The mental health profession is one seldom really spoken about, with much of the focus being placed on the mental patients and how to best treat them. However, what many don’t understand is the toll that psychiatrists, especially emergency room psychiatrists, take by working in a constant state of madness. In his latest project, THE DEAD CENTER, actor Shane Carruth explores this idea of madness impacting madness in his character Daniel Forrester, an ER psychiatrist who works hard to try to help others while dealing with the state of disorder around him.
For the upcoming theatrical release of THE DEAD CENTER, I got the opportunity to interview actor and producer Shane Carruth about the film. During the interview, we discussed everything from how Shane tackled the research portion of developing the role of Daniel Forrester in THE DEAD CENTER to how the personal topic and theme of death and inevitability speaks to me, as well as how the character of Daniel Forrester reminded him of a younger self.
Thank you so much for speaking with me today, Shane. To start things off, can you tell me how you became involved with THE DEAD CENTER?
Shane Carruth: I came to be involved with the project because they sent me the script and I liked it. And so, I said yep. I liked it so much. Billy’s exploration into the void. The darkness. The offscreen forces and I said yes.
I’m curious about diving deep into your character, Daniel Forrester. Did you do research into developing the character of Daniel Forrester? Was he fleshed out in the script? I’m just curious about how he evolved once you came onto the project.
Shane Carruth: I went looking for what a psychiatrist was because I don’t know those people.

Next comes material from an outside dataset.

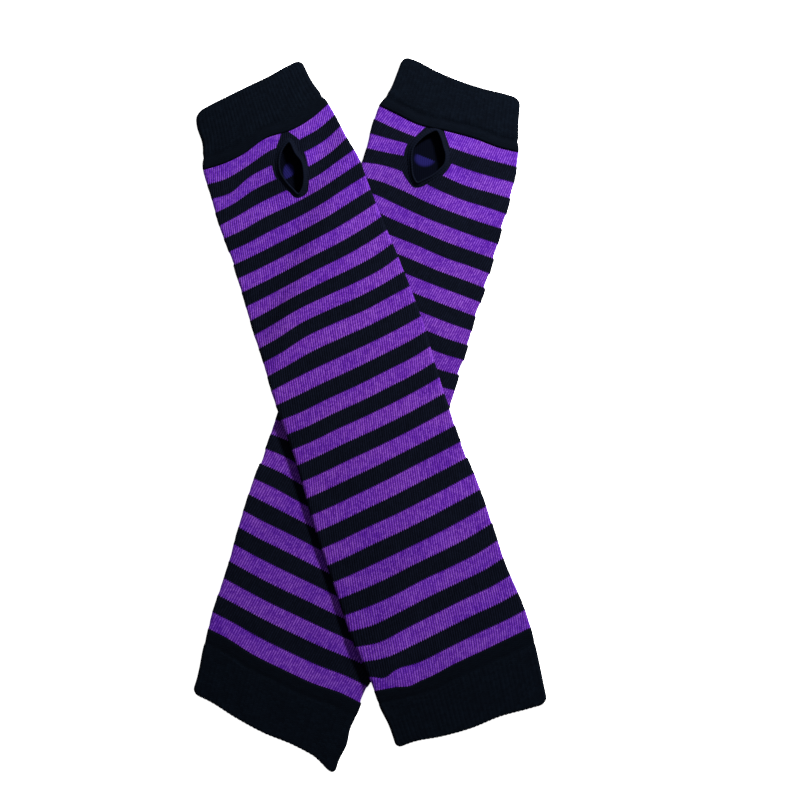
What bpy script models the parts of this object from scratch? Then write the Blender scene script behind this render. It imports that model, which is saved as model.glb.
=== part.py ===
"""A pair of long fingerless gloves in striped knit, laid flat and crossed, the upper one over the lower one.

Each glove is one knitted tube with an upper and a lower panel that lie on each other and meet at two folds:
a black ribbed hand cuff, a body of 35 stripes, a black ribbed arm cuff, and a band round the thumb hole.
Places along a glove are counted in stripes: course 0 is the hand cuff's edge, course 35 the arm cuff's.
Lengths are in millimetres until a mesh is made. Up is +Z, and the pair lies on the plane z = 0.
"""
import math
from collections import namedtuple

import bpy
import bmesh
import numpy as np

MM = 0.001

# The cloth: the walls, the air between a glove's two panels, how much higher an upper panel is in its middle
# than at its folds, and the gap between pieces that touch.
BODY_WALL = 1.3
CUFF_WALL = 1.5
PANEL_GAP = 0.5
CROWN = 0.9
CLEAR = 0.3
STRIPES = 35
STRIPE_PITCH = 8.0
NARROWEST_STRIPE = 6.8

# The cuffs: the ribs across one face, their height, the corners' radius, and where a drooping corner starts.
RIBS = 35
RIB_RISE = 0.35
CORNER = 3.5
CORNER_STEP = 1.0
CUFF_STEP = 12.0
DROOP_START = 0.65

# The upper glove over the lower one: its full height reaches past the lower one's outline, then slopes down.
LIFT = 2 * BODY_WALL + PANEL_GAP + CROWN + CLEAR
FULL_LIFT_REACH = 6.0
RAMP = 17.0

# The thumb holes: how far round them the cloth stands up, the band's width, how far it hides the cut edge,
# and how pointed its ends are.
BULGE_REACH = 13.0
BAND_WIDTH = 3.4
HOLE_MARGIN = 1.0
LENS_POWER = 1.5
CUTTER_HEIGHT = 12.0

# The band's profile, from its outer edge inwards: the share of its width, and the height over its seat.
BandPoint = namedtuple("BandPoint", "inward rise")
BAND_PROFILE = (
    BandPoint(0.0, 0.0),
    BandPoint(0.0, 0.6),
    BandPoint(0.45, 1.2),
    BandPoint(0.75, 1.5),
    BandPoint(1.0, 1.05),
    BandPoint(1.0, 0.0),
)

# How finely the walls are divided. The panel's flat facets stand up to FACET_RISE over its true curve.
BODY_TOP_POINTS = 15
BODY_BOTTOM_POINTS = 13
CUFF_BOTTOM_POINTS = 9
FOLD_ANGLES = (45, 0, -45)
BAND_STATIONS = 36
OUTLINE_STEPS = 60
NEAR_HOLE_COURSES = 7
NEAR_HOLE_STEP = 0.5
LOCATE_ROUNDS = 12
FACET_RISE = 0.2

# One row for each section: its course, the middle of its line, the width from fold to fold, how far the line
# turns from the X axis, how far its middle sags towards the arm, and how far its right end hangs past that.
Section = namedtuple("Section", "course middle_x middle_y across tilt bow droop")

UPPER_SECTIONS = (
    Section(-3.8, -61.3, 167.0, 59.6, 27.1, 0.0, 0.0),
    Section(-1.8, -57.2, 154.2, 63.5, 27.6, 0.8, 0.0),
    Section(0, -52.8, 141.2, 71.8, 27.7, 1.5, 0.0),
    Section(2, -47.5, 128.0, 75.4, 29.5, 1.5, 0.0),
    Section(5, -39.5, 108.6, 79.6, 29.2, 1.8, 0.0),
    Section(9, -29.2, 81.3, 80.8, 28.5, 1.1, 0.0),
    Section(12, -21.8, 60.2, 83.5, 28.5, 0.2, 0.0),
    Section(16, -11.6, 31.0, 84.8, 26.6, -0.3, 0.0),
    Section(20, -1.8, 0.5, 83.2, 26.2, 0.8, 0.0),
    Section(25, 11.4, -40.7, 86.0, 26.3, 0.5, 0.0),
    Section(30, 26.2, -83.0, 86.1, 26.0, 1.1, 0.0),
    Section(35, 42.5, -124.4, 86.0, 22.0, 1.9, 0.0),
    Section(39.1, 51.6, -158.5, 80.0, 16.6, 0.3, 0.0),
)

LOWER_SECTIONS = (
    Section(-3.9, 46.5, 171.6, 63.7, -19.8, 2.5, 0.0),
    Section(-1.9, 43.9, 158.4, 66.7, -19.5, 2.0, 0.0),
    Section(0, 40.5, 145.4, 74.2, -18.6, 1.5, 0.0),
    Section(4, 33.1, 115.1, 78.5, -19.7, 0.8, 0.0),
    Section(9, 21.5, 78.4, 79.9, -20.7, 0.5, 0.0),
    Section(14, 10.1, 41.9, 81.3, -20.4, 0.3, 0.0),
    Section(20, -4.4, -3.6, 82.8, -22.6, 0.6, 0.0),
    Section(26, -19.6, -50.4, 85.0, -24.8, 1.0, 0.0),
    Section(30, -29.7, -83.8, 85.7, -24.8, 1.2, 0.0),
    Section(35, -43.2, -127.8, 85.9, -26.0, 1.5, 0.0),
    Section(38.9, -53.6, -161.1, 82.2, -28.2, -0.4, 2.6),
)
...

There’s a documentary on Youtube about Bellevue and I sent that to the production team and I said, “Is this what we’re doing?” And they said yeah. And it’s a documentary that shows that doctors don’t really cure anymore. It’s just processing. Nothing gets better. They bring these people in. The patients spend eight hours in an isolated environment and then they leave, expecting to be better, and then they come back the next week. And the doctors are being driven mad while their patients are being driven mad. That and maybe some other books. I visited a hospital in Albuquerque to try to get a sense of what the hell is going on with these guys. That’s what I did.
It’s interesting that you mention that because Daniel is someone who is dealing with his own psychological trauma while administering care to patients. I’m curious about how you tackled balancing his professional, psychiatric side and his more emotionally vulnerable side that resides underneath that role of psychiatrist.
Shane Carruth: What would be an example of an answer to that question?
[laughs] Probably you did what came naturally. Having seen the film you can tell that he’s wearing his emotions on his sleeve.
Shane Carruth: That’s the key to Daniel. This is at least what Billy was okay with. My approach was this is me. It’s just me. We’re all broken. We’ve all had trauma. We’ve all seen things. We’re all dealing with it. So, it’s great. I have dealt with those things. I’ve seen those things and so, I just showed up and more or less just pretended to be Daniel. It’s just me. It’s just me.
On a more personal note, the film talks a lot about the inevitability of death. Death can come at any time and we see various examples of this throughout the course of the film. I’m curious what about this theme really spoke to you. Because you said that the project was dark and that it was real, but I am just curious about how you felt about the theme of inevitability.
Shane Carruth: Hm. How do I say this? I have a lot of people in my life that I know and I love and they have got trauma in their past. And I love them and I try to learn from how they crawled from that dark place. And I guess that’s how I saw Daniel. Even though it’s a horror/thriller/sub logical drama, all that stuff – great. His path is trying to put the past in the past and it seems to be the universal trait that we all have once we reach a certain age. I don’t know. Maybe that doesn’t answer anything.
Well, it gives me insight on how that theme hits you in a way because of inevitability. It’s inevitable that we’re exposed to trauma and sometimes trauma is linked to death. So, this gives me insight.
Shane Carruth: I’ve gotten into meditation in the last year. Small things like making tea processes things that constitute life on earth. So, I think Daniel is in a place where he hasn’t gotten there yet. He doesn’t have those little things. He doesn’t have those little meditations. And he’s being driven mad because he’s dealing with madness all day. Every day. He sleeps on a couch. So, I don’t know. To me, that was my life between 30 and 40 and now I realize I can’t do that anymore. I have to create a day that has a clock, has three meals a day, has running in the morning, has meditation. Tiny processes that get us through this thing. So, I was attracted to Daniel because he’s just not there yet. He just doesn’t see it yet.
And, in a way, it’s a revisitation of self for you it sounds like.
Shane Carruth: Yeah. For sure.
I’m just going to end with this final question. Do you have any upcoming projects that we should be keeping our eyes out for?
Shane Carruth: I do, but I can’t say anything about them right now. I would love to talk to you in the future about the things that are happening, but yeah.
THE DEAD CENTER will be released in select UK and US Cinemas, and on 4k Digital HD, on October 11, 2019. It will also be available to buy on DVD and Blu-ray from October 22.